The pointer/element ratio is only one factor. Another, arguably more important factor, is the node occupancy ratio. When an element is added to a full node, the node splits in two. With a fixed number of elements per node, the split leaves one node with (N/2) elements and the other (N/2)+1, creating a total gap of N-1 where N is the node size. Techniques such as migrating elements to an adjacent node, make inserts less likely to require a split. Also the more numerous the gaps, the more likely it is that an insert will fill a gap rather than allocate a new node. Overall, fixed sized node achieve a node occupancy of around 75%. This might be acceptable in the less populous index nodes, but the same rate in the data nodes would be costly, particularly is the elements were large.

To improve node occupancy, HadronZoo ISAM uses a mix of node sizes. Various regimes exist but all are based on dividing nodes into buckets. Even a simple arrangement in which nodes can have between 1 and 4 buckets of the same size, can be effective. If X is the bucket size, a split node would result in a node with 2 buckets and a node with 3. That is a gap of X-1, which when N=4X, is 3X less than N-1. Having two or more bucket sizes, e.g. 4 and 8, further improves the effective occupancy rate.

Note that with memory resident ISAM, index node entries do not have to be key/node-pointer pairs. Only the node pointer is needed because the key for comparison (to the lookup test key), can be obtained by following the node pointer upwards until a data node is reached.

Indexed Chain

Again from the glossary of terms: "Indexed chain is an ISAM variant, adapted for variable length elements. The index level nodes are similar to those of standard ISAM, but the data level is structured as an ordered concatenation of elements. This concatenation is held in a chain virtual blocks, which elements can span".

Standard ISAM can handle variable length elements such as strings without undue profligacy, but there are circumstances where indexed chain offers significant improvements in space efficiency. Consider as an example, the following list of domain names and email addresses:- <pre> @hadronzoo.com info john.doe ... more addresses @mydomain.com i me myself ... more addresses @more domains ... </pre>

Assuming the domains appear in the list in lexical order and the addresses listed under each domain are likewise, lists of this form can be directly loaded into memory and searched by binary chop. Domains are first found by chopping the whole list. Addresses are then found by choping the list of addresses for the given domain. This approach is space efficient with the compact list serving as its own index, but not process efficient. After each chop, the data pointer must be wound on to find an element to compare. This is acceptable when chopping a list of addresses, but not when chopping the whole list to find the domain.

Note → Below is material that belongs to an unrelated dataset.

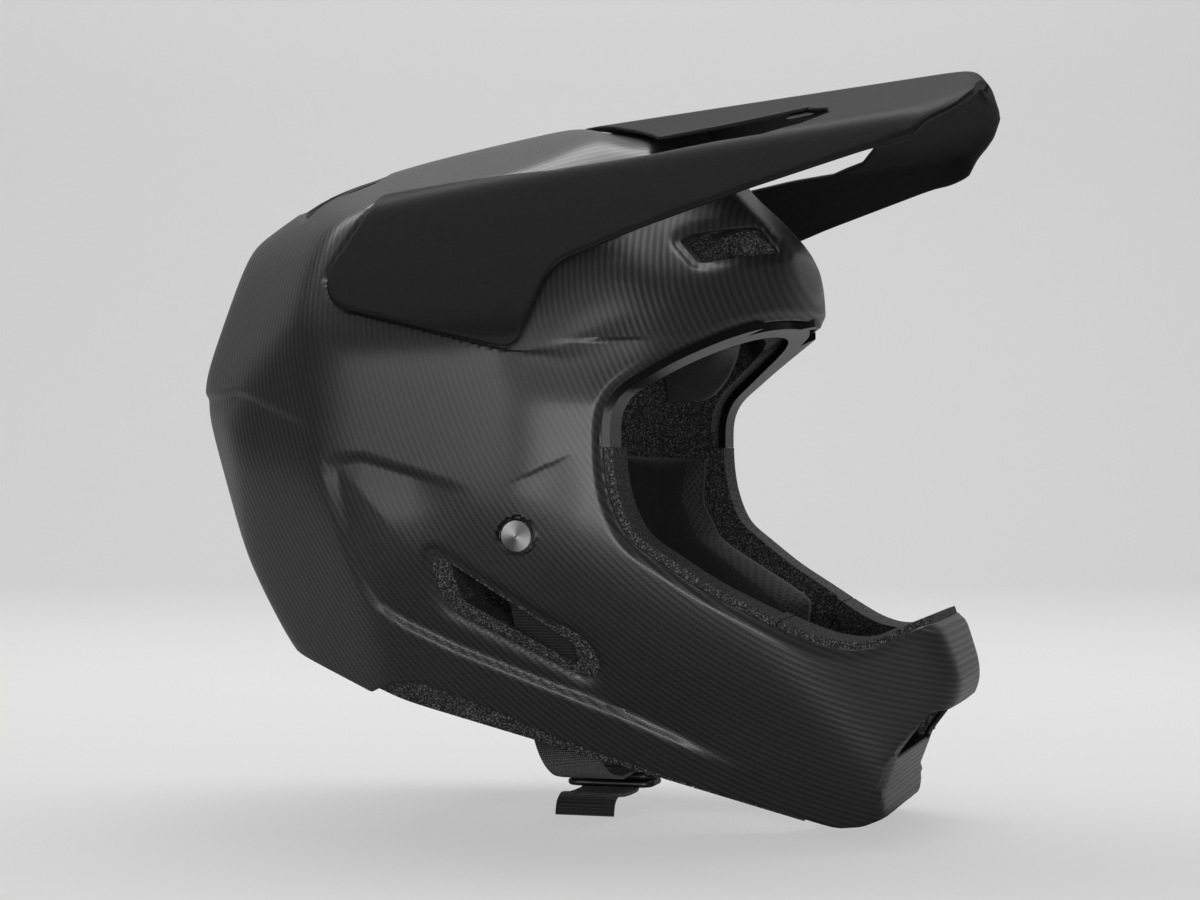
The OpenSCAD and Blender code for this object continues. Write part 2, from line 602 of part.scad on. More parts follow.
// From the anchor down through the foam and under the chin, front view
strap_fall = [[strap_y, disc_z + 8], [strap_y, disc_z - 2], [strap_y - 1, disc_z - 12],
    [strap_y - 9, -64], [70, -110], [58, -126], [40, -136]];
long_turn = [for (a = [90 : -30 : -90]) [-ring_bar[0] - turn_r * cos(a), ring_z + turn_r * sin(a)]];
long_tail = [[8, ring_z - turn_r], [18, ring_z - turn_r + 0.5], [27, ring_z - turn_r + 1.5],
    [33, ring_z - turn_r - 1], [35, ring_z - turn_r - 6]];
long_line = concat(curve(concat(strap_fall, [[20, ring_z + turn_r - 0.5]])),
    long_turn, curve(long_tail));
short_turn = [for (a = [90 : -30 : -90]) [ring_bar[1] - turn_r * cos(a), ring_z + turn_r * sin(a)]];
short_line = concat(curve(concat(strap_fall, [[32, ring_z + turn_r + 2.2], [24, ring_z + turn_r]])),
    short_turn, [[22, ring_z - turn_r], [32, ring_z - turn_r + 1.5]]);
module strap_slot() {
    webbing(curve(strap_fall), strap_t + 2.4, strap_w + 3, strap_x);
    translate([strap_x, anchor_y - 4, disc_z]) translate([-strap_w / 2 - 2, 0, -anchor_h / 2 - 3])
        cube([strap_w + 4, 40, anchor_h + 6]);
}
module strap_left() color([0.08, 0.08, 0.08]) webbing(short_line, strap_t, strap_w, strap_x);
module strap_right() color([0.08, 0.08, 0.08]) mirror([0, 1, 0])
    webbing(long_line, strap_t, strap_w, strap_x);

// Two D-rings, one above the other: straight bars in the loop of the left strap, and the right
// strap turned round their near bars
module d_ring() {
    half = strap_w / 2 + ring_corner + 1;
    side = ring_bar[1] - ring_bar[0] - ring_corner;
    for (s = [-1, 1]) scale([s, 1, 1]) {
        translate([half, ring_bar[1], 0]) rotate([90, 0, 0]) cylinder(d = ring_rod, h = side, $fn = 24);
        translate([half - ring_corner, ring_bar[0] + ring_corner, 0]) rotate([0, 0, -90])
            rotate_extrude(angle = 90, $fn = 48) translate([ring_corner, 0]) circle(d = ring_rod, $fn = 24);
        translate([half, ring_bar[1], 0]) sphere(d = ring_rod, $fn = 24);
    }
    translate([-half, ring_bar[1], 0]) rotate([0, 90, 0]) cylinder(d = ring_rod, h = 2 * half, $fn = 24);
    translate([ring_corner - half, ring_bar[0], 0]) rotate([0, 90, 0])
        cylinder(d = ring_rod, h = 2 * (half - ring_corner), $fn = 24);
}
module d_rings() color([0.55, 0.55, 0.57]) for (s = [-1, 1])
    translate([strap_x, 0, ring_z + s * (ring_rod / 2 + 0.15)]) d_ring();

// Visor: side view of panel, arm and hood
panel_line = [[-41, 96], [pivot_x - pivot_r, pivot_z + 2], [pivot_x - pivot_r, pivot_z],
    [pivot_x - 2, pivot_z - pivot_r + 0.3], [24, 35.8], [27.5, 38.5], [34.5, 64], [40, 70],
    [70, 82.5], [107, 96], [150, 110], [162, 113.5], [174, 119], [184, 131], [visor_x + 4, 138]];
module visor_side_2d() {
    polygon(concat(panel_line, [[visor_x + 10, 170], [-41, 170]]));
    translate([pivot_x, pivot_z]) circle(pivot_r, $fn = 24);
}
// Plan of the hood's front edge and of the opening between the arms
module visor_front_2d() polygon([[-70, -130], [visor_x - 60, -130], [visor_x - 26, -visor_half - 1],
    [visor_x - 17, -visor_half + 8], [visor_x - 5, -52], [visor_x - 1, -30], [visor_x, 0],
    [visor_x - 1, 30], [visor_x - 5, 52], [visor_x - 17, visor_half - 8],
    [visor_x - 26, visor_half + 1], [visor_x - 60, 130], [-70, 130]]);
module mirrored_plan(line) polygon(concat(line, [for (i = [len(line) - 1 : -1 : 0])
    [line[i][0], -line[i][1]]]));
tongue_line = [[25, -1.5], [38, -13], [52, -30], [62, -44], [66.5, -52], [94, -45.5], [122, -35],
    [133, -20], [140, -6], [141, -2]];
module tongue_2d() mirrored_plan(tongue_line);
module arms_gap_2d() union() {
    mirrored_plan([for (p = [[-80, 45], [-41, 41], [30, 38], [70, 40], [95, 43], [113, 44], [127, 50],
        [136, 65], [133, 77], [124, 82]]) [p[0], p[1] - side_d]]);
    offset(delta = 1) tongue_2d();
}
module visor_layer(from, to) difference() {
    visor_form(from);
    visor_form(to);
}
tongue_t = visor_t - 0.6;
lap_gap = 0.2;
pin_play = 0.1;
module visor_hood() color([0.09, 0.09, 0.09]) as_one() difference() {
    intersection() {
        union() {
            difference() {
                visor_layer(0, visor_t);
                linear_extrude(far) arms_gap_2d();
            }
            intersection() {
                visor_layer(tongue_t + lap_gap, visor_t + 1.2);
                linear_extrude(far) lap_2d();
            }
        }
        across() visor_side_2d();
        linear_extrude(far) visor_front_2d();
    }
    for (s = [-1, 1]) scale([1, s, 1]) intersection() {
        union() {
            peg_place() cylinder(d = peg_d + 2 * pin_play, h = 60, center = true, $fn = 24);
            guide_place() cylinder(d = guide_d + 2 * pin_play, h = 60, center = true, $fn = 24);
        }
        visor_form(1);
    }
    // Room behind the pivot, where the panel sinks towards its seat as the front goes up
    translate([pivot_x, 0, pivot_z]) rotate([0, visor_tilt, 0]) translate([-pivot_x, 0, -pivot_z])
        shell_form(-fit, seat_depth);
    screw_holes();
}
// The lap under the front of the tongue that carries it
module lap_2d() intersection() {
    difference() {
        offset(delta = 6) tongue_2d();
        offset(delta = -7) tongue_2d();
    }
    translate([116, -60]) square([40, 120]);
}
module visor_tongue() color([0.07, 0.07, 0.07]) as_one() difference() {
    intersection() {
        visor_layer(0, tongue_t);
        linear_extrude(far) tongue_2d();
    }
    screw_holes();
}
screw_places = [[126, -24], [126, 24]];
function tongue_z(x, y) = ridge_z + ridge_rise * x - visor_slope * abs(y);
screw_d = 3;
module screw_holes() for (p = screw_places) translate([p[0], p[1], tongue_z(p[0], p[1]) - 9])
    cylinder(d = screw_d + 2 * pin_play, h = 9 - tongue_t + 0.6, $fn = 16);
module tongue_screws() color([0.35, 0.35, 0.36]) for (p = screw_places)
    translate([p[0], p[1], tongue_z(p[0], p[1])]) {
        translate([0, 0, -8]) cylinder(d = screw_d, h = 8 - tongue_t + 0.2, $fn = 24);
        translate([0, 0, -9.6]) cylinder(d = screw_d * 2, h = 1.8, $fn = 24);
    }

// Pegs of the visor in bushes in the shell, and guide pins in arc slots
pivot_y = shell_half(pivot_x, pivot_z, 0, seat_depth);
pivot_lean = shell_lean_at(pivot_x, pivot_z, 0, seat_depth);
guide_x = pivot_x + guide_r * cos(guide_turn);
guide_z = pivot_z + guide_r * sin(guide_turn);
guide_y = shell_half(guide_x, guide_z, 0, seat_depth);
module peg_place() translate([pivot_x, pivot_y, pivot_z]) rotate([-90, 0, 0]) children();
module guide_place() translate([guide_x, guide_y, guide_z]) rotate([-90, 0, 0]) children();
bush_low = 15;
// How far pegs and guide pins reach out of the seat, into the panel
pin_out = 1.1;
bush_high = bush_d / 2 * tan(pivot_lean) + 0.8;
// A pin along Y whose outer end leans with the visor panel
module leaning_pin(d, length, lean, reach) intersection() {
    translate([0, 0, -length]) cylinder(d = d, h = length + 12, $fn = 48);
    rotate([lean, 0, 0]) translate([-20, -20, -60]) cube([40, 40, 60 + reach]);
}
module visor_peg(side) color([0.5, 0.5, 0.52]) scale([1, side, 1]) peg_place()
    leaning_pin(peg_d, bush_low - 1, pivot_lean, pin_out);
module guide_pin(side) color([0.5, 0.5, 0.52]) scale([1, side, 1]) guide_place()
    leaning_pin(guide_d, 10, shell_lean_at(guide_x, guide_z, 0, seat_depth), pin_out);
module visor_bush(side) color([0.82, 0.8, 0.75]) scale([1, side, 1]) peg_place()
    translate([0, 0, -bush_low]) rotate_extrude($fn = 64) polygon([
        [peg_d / 2 + peg_play, 0], [bush_d / 2 + 2, 0], [bush_d / 2 + 2, 2], [bush_d / 2, 2],
        [bush_d / 2, bush_low - bush_high], [peg_d / 2 + peg_play, bush_low - bush_high]]);

// Chin vent: a frame lining the hole under the beak, and its mesh
vent_back = 139;
module chin_vent_frame() color([0.07, 0.07, 0.07]) as_one() intersection() {
    translate([vent_back, 0, 0]) rotate([90, 0, 90]) linear_extrude(60) difference() {
        chin_vent_2d(vent_frame_t);
        chin_vent_2d(0);
    }
    skin(0.5);
}
module chin_vent_mesh() color([0.16, 0.16, 0.16]) translate([vent_back + 3, 0, 0])
    rotate([90, 0, 90]) linear_extrude(mesh_t) difference() {
        chin_vent_2d(-0.2);
        for (y = [-mouth_half + 14 : 5 : mouth_half - 13]) for (k = [0 : 2])
            translate([y, -108 - vent_h + 4 + k * 4.6]) square([3.4, 3], center = true);
    }

// Grilles in the vents at the top of the back, a little below the outside of the shell
grille_in = 0.6;
grille_t = 1.6;
module rear_grille(side) color([0.08, 0.08, 0.08]) as_one() scale([1, side, 1]) intersection() {
    difference() {
        shell_form(grille_in);
        shell_form(shell_t - fit);
    }
    union() {
        across(rear_vent_y[0] + fit, rear_vent_y[1] - fit) difference() {
            offset(delta = -fit) rear_vent_2d();
            offset(delta = -fit - grille_t) rear_vent_2d();
        }
        for (y = [rear_vent_y[0] + fit : louvre_step : rear_vent_y[1] - grille_t - fit])
            across(y, y + grille_t) offset(delta = -fit) rear_vent_2d();
    }
}

outer_shell();
head_foam();
cheek_foam(1);  // cheek_foam_left
cheek_foam(-1);  // cheek_foam_right
chin_foam();
brow_frame();
crown_pad();
brow_pad();
neck_roll();
cheek_pad(1);  // cheek_pad_left
cheek_pad(-1);  // cheek_pad_right
cheek_studs(1);  // cheek_studs_left
cheek_studs(-1);  // cheek_studs_right
side_disc(1);  // side_disc_left
side_disc(-1);  // side_disc_right
strap_anchor(1);  // strap_anchor_left
strap_anchor(-1);  // strap_anchor_right
strap_left();
strap_right();
d_rings();
visor_hood();
visor_tongue();
tongue_screws();
visor_peg(1);  // visor_peg_left
visor_peg(-1);  // visor_peg_right
guide_pin(1);  // guide_pin_left
guide_pin(-1);  // guide_pin_right
visor_bush(1);  // visor_bush_left
visor_bush(-1);  // visor_bush_right
chin_vent_frame();
chin_vent_mesh();
rear_grille(1);  // rear_grille_left
rear_grille(-1);  // rear_grille_right
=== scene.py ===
import math

import bmesh
import bpy
import numpy as np
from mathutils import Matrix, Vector


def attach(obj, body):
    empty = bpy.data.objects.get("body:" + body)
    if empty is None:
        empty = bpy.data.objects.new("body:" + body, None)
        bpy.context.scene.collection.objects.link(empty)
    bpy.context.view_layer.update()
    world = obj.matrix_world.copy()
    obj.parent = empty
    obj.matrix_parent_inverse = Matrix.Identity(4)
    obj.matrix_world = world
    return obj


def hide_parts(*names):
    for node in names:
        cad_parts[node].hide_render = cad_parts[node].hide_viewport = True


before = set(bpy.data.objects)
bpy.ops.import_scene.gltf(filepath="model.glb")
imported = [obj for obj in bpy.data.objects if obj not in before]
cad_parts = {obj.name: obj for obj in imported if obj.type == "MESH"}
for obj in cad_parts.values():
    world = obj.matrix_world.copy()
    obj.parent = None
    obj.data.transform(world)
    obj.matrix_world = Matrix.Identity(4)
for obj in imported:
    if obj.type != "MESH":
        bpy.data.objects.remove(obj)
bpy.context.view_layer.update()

# Camera: a long lens, level with the helmet, 16 degrees round towards its face.
# Lengths here are millimetres until they go into a mesh, which is in metres.
MM = 0.001
view_turn = math.radians(16)
view_distance, view_aside, view_height = 1100, 25.5, -4.26
camera_back = np.array([math.sin(view_turn), -math.cos(view_turn), 0])
camera_right = np.array([math.cos(view_turn), math.sin(view_turn), 0])
camera_at = camera_back * view_distance + camera_right * view_aside + np.array([0, 0, view_height])
lens = bpy.data.cameras.new("camera")
lens.lens = 77.55
lens.sensor_width = 36
camera = bpy.data.objects.new("camera", lens)
camera.location = camera_at * MM
camera.rotation_euler = (math.radians(90), 0, view_turn)
bpy.context.scene.collection.objects.link(camera)
bpy.context.scene.camera = camera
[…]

This suggests an index of domains, akin to the index level in standard ISAM. There also needs to be a way of limiting data shifting when adding and deleting domains and addresses, which is where the chain of virtual blocks comes in. One might ask if this takes us right back to square one, i.e. to standard ISAM. The answer is not quite and the rationale of the indexed chain rests on the extent of the not quite!

It is presumed that data volumes will be substantial so a chain of blocks becomes necessary to avoid the need for contiguous memory. Data state changes will introduce wasteful gaps and there is no way of avoiding this. However the extent of the gaps can be limited. The blocks are virtual and can vary in size. Regimes differ as they are tailored to the task in hand, but all work on the same principle. The blocks consist of multiple 'buckets' which come in several sizes, with 512, 256, 128 and 64 bytes being typical. Occupancy rates of 95 percent or better, can be achieved by this means.

The index is also smaller than it would be with a collection of domains based on standard ISAM. HadronZoo indexed chain implementations use block anchoring addressing regimes. With block anchoring, index entries do not point to the first or last element within chain blocks as they do with ISAM, but to whole chain blocks and only chain blocks in which at least one element begins. Chain blocks wholly occupied by a mid part of a large element, don't have entries in the index. The technique ensures chains longer than 4Gb can be addressed by 32-bit numbers, but requires each chain block to state if elements begin within it and state the offset to the first one. All elements are prepended with a length indicator so that elements beyond the first, can be rapidly located by iteration. In the case of domain names and email addresses, the length indicator costs nothing as it will rarely exceed 1 byte in size and replaces the null (or newline) terminator.